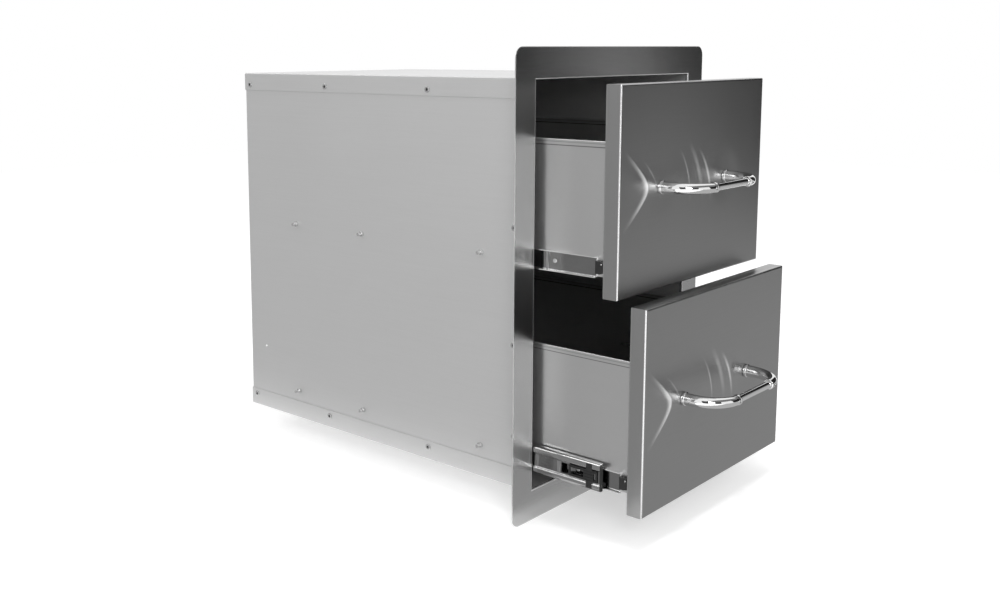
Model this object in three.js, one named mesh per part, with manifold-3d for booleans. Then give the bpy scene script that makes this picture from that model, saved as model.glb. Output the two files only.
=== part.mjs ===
// Outdoor kitchen drawer unit: a sheet-steel box behind a face flange, and two
// drawers on telescopic ball slides. Millimetres, +Z up. The drawers open along -Y.
// The origin is on the flange's back face, in the middle of its bottom strip.
import * as THREE from 'three';
import { mergeVertices } from 'three/addons/utils/BufferGeometryUtils.js';
import Module from 'manifold-3d';

const wasm = await Module();
wasm.setup();

// Face flange
const flangeWidth = 457.2;
const flangeHeight = 609.6;
const flangeOverhang = 38.1;
const flangeSheet = 1.2;
const flangeCornerRadius = 14;
const lipDepth = 2.8;
const beadHeight = 0.05;
const beadPastBox = 0.1;

// Box behind the flange
const boxDepth = 561;
const boxSheet = 1;
const capEdge = 25.4;
const backEdge = 15;

// Drawer fronts, two in the opening
const drawerCount = 2;
const frontSideGap = 4.7;
const frontGap = 4.2;
const frontThickness = 22;
const frontSheet = 1.2;
const frontReturn = 12;
const linerSheet = 1;
const linerInset = 3;
const linerHoleRadius = 8;

// Drawer trays
const trayDepth = 500;
const trayHeight = 166;
const traySheet = 1;
const trayHem = 9;
const trayTab = 14;
const trayBackTab = 12;

// Telescopic slides, one on each side of each tray
const slideWidth = 12.7;
const slideRise = 37;
const slideSetback = 25.7;
const outerHeight = 45;
const outerDepth = 11;
const outerLength = 500;
const outerSheet = 1.2;
const outerBall = 2.75;
const middleLength = 480;
const middleDepth = 10.4;
const middleSheet = 1;
const middleWebHalf = 8.5;
const middleWebRecess = 1.8;
const middleSlope = 1.5;
const middleCorner = 1.2;
const innerLength = 480;
const innerSheet = 1.2;
const innerSetback = 33;
const innerBall = 3.95;
const ballPlay = 0.15;
const ballsInRow = 6;
const ballPitch = 24;
const outerBallIn = 6.5;
const innerBallIn = 8.4;
const cageSheet = 0.6;
const cagePlay = 0.3;
const cageArmPastBall = 0.4;
const cageEnd = 15;
const cageStart = 135;

// End stop clipped into the front of each middle member
const stopLength = 46;
const stopCap = 3;
const stopCapDepth = 3.6;
const notchStart = 11;
const notchLength = 9;
const stopPlate = 1.5;
const stopPlay = 0.2;
const windowStart = 50;
const windowLength = 8;
const windowTop = 8;
const windowBottom = -2.5;

// Screws that hold the outer members to the box, placed along the member's length
const slideScrewShares = [0.117, 0.561, 0.843];
const slideScrewRadius = 2;
const slideScrewHead = 4.2;
const slideScrewHeadHeight = 2.8;

// Handles
const handleSpacing = 166;
const handleOffset = -6;
const handleReach = 52;
const elbowFootRadius = 7.8;
const elbowEndRadius = 6.2;
const elbowBend = 39;
const stubLength = 2;
const rodRadius = 4.7;
const rodPlay = 0.3;
const socketDepth = 7;
const footRingRadius = 8.8;
const footRingWidth = 4;
const endRingRadius = 6.9;
const endRingWidth = 3;
const ringEdge = 0.8;
const handleScrewRadius = 2.5;
const handleScrewHead = 4.6;
const handleScrewHeadHeight = 3.3;
const handleScrewBite = 14;

// Clearances
const seatGap = 0.1;
const holePlay = 0.3;
const cutOverrun = 1;
const pointGrid = 1e-4;

// How far each stage is pulled out in the modelled pose
const upperMiddleOut = 0;
const upperDrawerOut = 120;
const lowerMiddleOut = 127;
const lowerDrawerOut = 33;

// Worked out from the sizes above
const flangeBottom = -flangeOverhang / 2;
const flangeTop = flangeBottom + flangeHeight;
const boxBottom = flangeBottom + flangeOverhang;
const boxTop = flangeTop - flangeOverhang;
const boxHalf = flangeWidth / 2 - flangeOverhang;
const sideOuter = boxHalf - boxSheet - seatGap;
const sideInner = sideOuter - boxSheet;
const innerHeightSpan = [boxBottom + boxSheet + seatGap, boxTop - boxSheet - seatGap];
const openingHalf = sideInner - seatGap - flangeSheet;
const openingBottom = boxBottom + boxSheet + seatGap + flangeSheet;
const openingTop = boxTop - boxSheet - seatGap - flangeSheet;
const frontHalf = openingHalf - frontSideGap;
const frontHeight = (openingTop - openingBottom - (drawerCount + 1) * frontGap) / drawerCount;
const linerBack = frontThickness + seatGap + linerSheet;
const trayFront = linerBack + seatGap;
const slideFace = sideInner - seatGap;
const trayHalf = slideFace - slideWidth - seatGap;
const middleHeight = outerHeight - 2 * (outerSheet + outerBall + 2 * ballPlay);
const innerHeight = middleHeight - 2 * (middleSheet + innerBall + 2 * ballPlay);
const outerBallOut = outerHeight / 2 - outerSheet - ballPlay - outerBall / 2;
const innerBallOut = innerHeight / 2 + ballPlay + innerBall / 2;
const outerCageIn = outerSheet + cagePlay;
const middleRailIn = outerCageIn + cageSheet + cagePlay;
const middleWebIn = middleRailIn + middleWebRecess;
const innerCageIn = middleWebIn + middleSheet + cagePlay;
const innerTipIn = innerCageIn + cageSheet + cagePlay;
const trayUnderside = slideRise - innerHeight / 2;
const outerFront = slideSetback - flangeSheet;
const slideScrewPlaces = slideScrewShares.map((share) => outerFront + share * outerLength);
const cageLength = (ballsInRow - 1) * ballPitch + 2 * cageEnd;

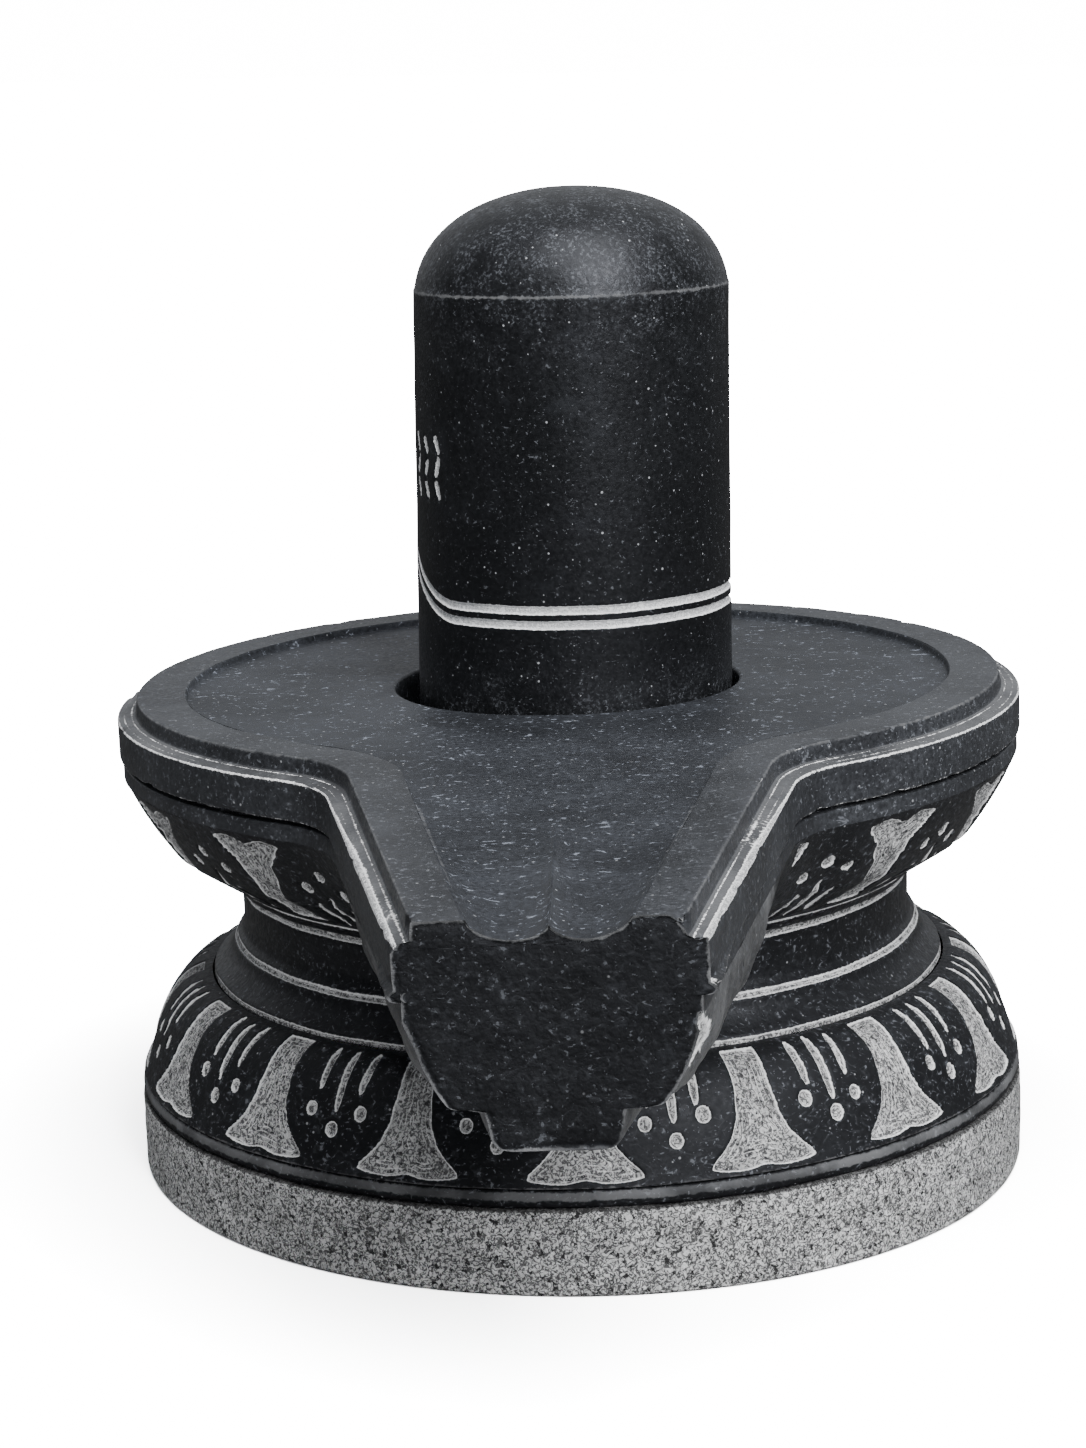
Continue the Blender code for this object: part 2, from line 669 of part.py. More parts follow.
def basin(material):
    """Build the spouted basin with its neck and bell foot, one carved stone."""
    skin = Skin()
    back = back_angles()
    bell_bottom = PLINTH_HEIGHT + BEAD_HEIGHT
    bell_top = bell_bottom + BELL_HEIGHT
    neck_bottom = bell_top
    bowl_bottom = neck_bottom + COLLAR_HEIGHT + NECK_HEIGHT + BOWL_FOOT_HEIGHT
    levels = bowl_levels(bowl_bottom)
    first = Keyhole(*levels[0])

    root = [blend(first.arc_angle, back[0], k / ROOT_STEPS) for k in range(ROOT_STEPS)]
    root_left = [360.0 - blend(first.arc_angle, 360.0 - back[-1], k / ROOT_STEPS)
                 for k in range(ROOT_STEPS)]
    front = [blend(-first.arc_angle, first.arc_angle, k / ARC_STEPS)
             for k in range(1, ARC_STEPS)]
    turns = front + root + back + root_left[::-1]
    start = turns.index(seam_angle())
    turns = turns[start:] + [a + 360.0 for a in turns[:start]]

    def ring(radius, height):
        return [polar(a, radius, height) for a in turns]

    foot = [ring(*row) for row in foot_profile()]
    skin.face(foot[0])
    for lower, upper in zip(foot, foot[1:]):
        skin.strip(lower, upper, True)
    bell_rows = [ring(*row) for row in bell_profile(bell_bottom)]
    skin.strip(foot[-1], bell_rows[0], True)
    grid = [row + [row[0]] for row in bell_rows]
    around = turns + [turns[0] + 360.0]
    wall = Wall(grid, [around] * len(grid))
    wall.carve(skin, motif_cuts(wall, BELL_PETAL, BELL_STROKES, BELL_DOTS, -1.0,
                                around[0], around[-1]))
    neck = [ring(*row) for row in neck_profile(neck_bottom)]
    skin.strip(bell_rows[-1], neck[0], True)
    for lower, upper in zip(neck, neck[1:]):
        skin.strip(lower, upper, True)
    bowl_foot = ring(first.radius, bowl_bottom)
    skin.strip(neck[-1], bowl_foot, True)

    contours = [Keyhole(*level).contour(back) for level in levels]
    under_arc = [polar(a, first.radius, bowl_bottom) for a in front]
    sides = SPOUT_STEPS + FILLET_STEPS
    lowest = contours[0]
    skin.face(lowest[:sides + 1] + under_arc[::-1] + lowest[len(lowest) - sides - 1:])
    angle_rows = [[math.degrees(math.atan2(p.x, -p.y)) % 360.0 for p in row]
                  for row in contours]
    bowl_wall = Wall(contours, angle_rows)
    bowl_wall.carve(skin, motif_cuts(bowl_wall, BOWL_PETAL, BOWL_STROKES, BOWL_DOTS,
                                     SPOUT_CLEAR_ANGLE, 0.0, 360.0))
    rims = [Keyhole(*level).contour(back) for level in rim_levels(levels[-1][2])]
    rim = rims[-1][0].z
    rows = contours[-1:] + rims
    for lower, upper in zip(rows, rows[1:]):
        skin.strip(lower, upper, False)
    mouth_floor = dish(skin, rims[-1], rim, back, rim - DISH_DEPTH)
    outline = contours + rims
    right = [row[0] for row in outline]
    left = [row[-1] for row in outline]
    skin.face(right + mouth_floor + left[::-1])
    skin.build("yoni_basin", material, (0.0, PLINTH_HEIGHT, rim), (0.0, BODY_LEAN, RIM_LEAN))
    return rim - DISH_DEPTH


def ring_height(angle, base):
    """Return the height of an engraved line, which peaks on the carved side."""
    away = abs((angle - CARVED_SIDE + 180.0) % 360.0 - 180.0)
    share = max(0.0, 1 - away / PEAK_HALF_ANGLE)
    return base + PEAK_RISE * share ** PEAK_SHARPNESS


def lingam(material, dish_floor):
    """Build the domed shaft that stands loose in the socket."""
    skin = Skin()
    foot = dish_floor - SOCKET_DEPTH + REST_GAP
    crease = dish_floor + SHAFT_SHOWS
    step = 360.0 / SHAFT_COLUMNS
    turns = [CARVED_SIDE + 180.0 + step * k for k in range(SHAFT_COLUMNS + 1)]

    def radius_at(height):
        share = max(0.0, (height - dish_floor) / SHAFT_SHOWS)
        return blend(SHAFT_RADIUS, SHAFT_TOP_RADIUS, share)

    def row(height_of, inset=0.0):
        points = []
        for angle in turns:
            height = height_of(angle)
            point = polar(angle, radius_at(height) - inset, height)
            point.x += SHAFT_OFFSET + SHAFT_LEAN * (height - dish_floor)
            points.append(point)
        points[-1] = points[0]
        return points

    def level(height):
        return lambda angle: height

    def line(rise):
        return lambda angle: ring_height(angle, dish_floor + RING_LOW + rise)

    rows = [row(level(foot), SHAFT_CHAMFER), row(level(foot + SHAFT_CHAMFER)),
            row(level(dish_floor))]
    for rise in (0.0, RING_SPACING):
        rows += [row(line(rise - RING_WIDTH / 2)), row(line(rise), RING_DEPTH),
                 row(line(rise + RING_WIDTH / 2))]
    panel_low = RING_LOW + RING_SPACING + RING_WIDTH / 2
    panel = [rows[-1]]
    for share in (1 / 3, 2 / 3):
        panel.append(row(lambda a, s=share: blend(ring_height(a, dish_floor + panel_low),
                                                  crease, s)))
    panel.append(row(level(crease)))
    skin.face(rows[0][:-1])
    for lower, upper in zip(rows, rows[1:]):
        skin.strip(lower, upper, False)
    wall = Wall(panel, [turns] * len(panel))
    wall.carve(skin, sign_cuts(wall, turns, panel_low))
    top = row(level(crease + DOME_INSET), DOME_INSET)
    skin.strip(panel[-1], top, False)
    full = DOME_HEIGHT + DOME_SINK
    started = (1 - (DOME_SINK / full) ** DOME_SQUARENESS) ** (1 / DOME_SQUARENESS)
    for k in range(1, DOME_ROWS):
        rise = DOME_HEIGHT * math.sin(math.pi / 2 * k / DOME_ROWS)
        share = (DOME_SINK + rise) / full
        width = (1 - share ** DOME_SQUARENESS) ** (1 / DOME_SQUARENESS) / started
        height = crease + rise
        upper = row(level(height),
                    radius_at(height) - (SHAFT_TOP_RADIUS - DOME_INSET) * width)
        skin.strip(top, upper, False)
        top = upper
    peak = Vector((SHAFT_OFFSET + SHAFT_LEAN * (SHAFT_SHOWS + DOME_HEIGHT), 0.0,
                   crease + DOME_HEIGHT))
    for a, b in zip(top, top[1:]):
        skin.face((a, b, peak))
    skin.build("lingam", material, (0.0,), (BODY_LEAN,))


def sign_cuts(wall, turns, low):
    """Return the rows of short strokes on the carved side of the shaft.

    low is the height over the dish of the wall's lower edge, away from the peak.
    """
    def up_at(angle, height):
        edge = ring_height(angle, low)
        return wall.height * (height - edge) / (SHAFT_SHOWS - edge)

    carved = CARVED_SIDE
    first = ring_height(carved, low) + PANEL_RISE
    while carved < turns[0]:
        carved += 360.0
    cuts = []
    middle = (SIGNS_IN_ROW - 1) / 2
    for k in range(SIGN_ROWS):
        height = first + SIGN_ROW_SPACING * k
        tilt = SIGN_LENGTH * SIGN_TILT * (1 if k % 2 else -1)
        for i in range(SIGNS_IN_ROW):
            angle = carved + (i - middle) * SIGN_ANGLE
            length = SIGN_LENGTH * (SIGN_SHARE - SIGN_SHORTER * (i % 2))
            foot = up_at(angle, height)
            top = up_at(angle, height + length)
            along = wall.at_angle(angle, foot)
            cuts.append(stroke_cut((along - tilt / 2, foot), (along + tilt / 2, top),
                                   SIGN_WIDTH, SIGN_DEPTH))
    return cuts


def main():
    """Build both stones."""
    clear_scene()
    dark_stone = stone("oiled_stone", (0.030, 0.031, 0.034), 0.42)
    shaft_stone = stone("polished_stone", (0.018, 0.019, 0.021), 0.35)
    dish_floor = basin(dark_stone)
    lingam(shaft_stone, dish_floor)


main()
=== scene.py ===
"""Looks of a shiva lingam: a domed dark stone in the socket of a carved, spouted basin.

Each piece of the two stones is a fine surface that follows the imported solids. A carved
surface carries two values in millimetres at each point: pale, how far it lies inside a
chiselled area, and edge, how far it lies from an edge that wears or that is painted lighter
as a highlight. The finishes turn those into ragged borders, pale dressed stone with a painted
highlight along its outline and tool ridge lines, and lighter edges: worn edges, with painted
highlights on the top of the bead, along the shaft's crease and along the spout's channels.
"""

import logging
import math
from dataclasses import dataclass, field
from enum import Enum
from itertools import product

import bpy
import numpy as np
from mathutils import Matrix, Vector


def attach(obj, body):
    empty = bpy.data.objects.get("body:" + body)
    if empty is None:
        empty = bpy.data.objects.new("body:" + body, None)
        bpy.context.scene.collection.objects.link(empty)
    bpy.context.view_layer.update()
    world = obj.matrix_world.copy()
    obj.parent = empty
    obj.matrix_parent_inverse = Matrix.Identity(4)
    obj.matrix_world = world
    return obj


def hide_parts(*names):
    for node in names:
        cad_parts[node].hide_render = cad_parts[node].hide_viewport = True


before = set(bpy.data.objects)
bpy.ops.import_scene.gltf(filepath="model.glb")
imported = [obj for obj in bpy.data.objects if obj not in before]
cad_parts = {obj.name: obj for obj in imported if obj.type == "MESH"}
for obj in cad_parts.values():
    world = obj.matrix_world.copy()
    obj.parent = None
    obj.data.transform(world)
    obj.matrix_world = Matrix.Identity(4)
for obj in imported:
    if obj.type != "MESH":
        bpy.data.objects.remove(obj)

LOG = logging.getLogger("lingam")
MILLIMETRE = 0.001
# Further than any border, wear or painted highlight reaches, in millimetres.
FAR_AWAY = 9.0
# How far the finer columns of a turned piece reach to each side of the spout, in degrees.
FRONT_REACH = 95.0
# Where a chiselled floor begins outside its border and levels off inside it, in millimetres.
CUT_STARTS, CUT_LEVELS_OFF = -0.15, 0.7
# How much and how coarsely the chisel's marks roughen that floor, as a share and in metres.
MARKS_SHARE, MARKS_GRAIN = 0.45, 0.0022


# Geometry that the pieces share


def value_noise(points: np.ndarray, grain: float, seed: int) -> np.ndarray:
    """Return smooth noise from -1 to 1.

    Args:
        points: places in metres, with x, y and z on the last axis.
        grain: the size of a bump in metres.
        seed: a number that picks one pattern.

    Returns:
        One value for each place.
    """
    scaled = points / grain
    cell = np.floor(scaled).astype(np.int64)
    part = scaled - cell
    part = part * part * (3.0 - 2.0 * part)
    total = np.zeros(points.shape[:-1])
    for corner in product((0, 1), repeat=3):
        mixed = ((cell + corner) * (73856093, 19349663, 83492791)).sum(axis=-1) + seed * 7919
        mixed = (mixed ^ (mixed >> 13)) * 1274126177
        mixed = (mixed ^ (mixed >> 16)) & 0xFFFF
        weight = np.prod(np.where(corner, part, 1.0 - part), axis=-1)
        total += (mixed / 32767.5 - 1.0) * weight
    return total


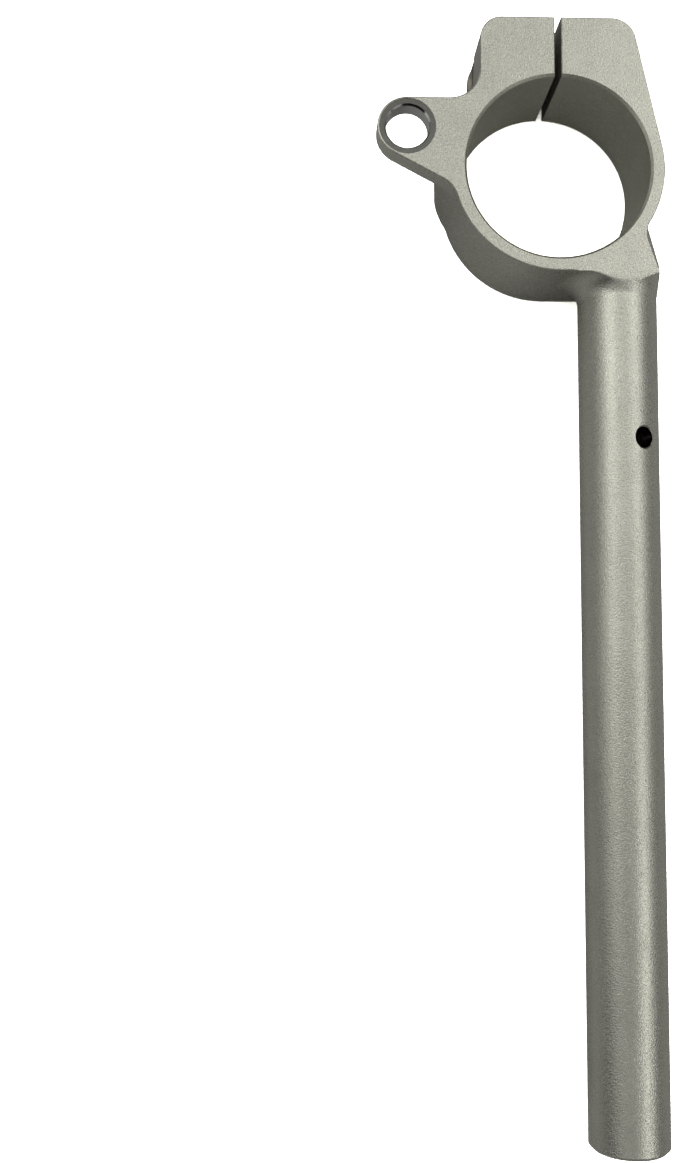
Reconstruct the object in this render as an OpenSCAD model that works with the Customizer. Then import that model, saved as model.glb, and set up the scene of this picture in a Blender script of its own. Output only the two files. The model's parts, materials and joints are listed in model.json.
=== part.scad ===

◆ ◆ ◆

The lines to be given again exactly are those from the one containing "return cuts" up to and including the one containing "carved, spouted basin.".

    return cuts


def main():
    """Build both stones."""
    clear_scene()
    dark_stone = stone("oiled_stone", (0.030, 0.031, 0.034), 0.42)
    shaft_stone = stone("polished_stone", (0.018, 0.019, 0.021), 0.35)
    dish_floor = basin(dark_stone)
    lingam(shaft_stone, dish_floor)


main()
=== scene.py ===
"""Looks of a shiva lingam: a domed dark stone in the socket of a carved, spouted basin.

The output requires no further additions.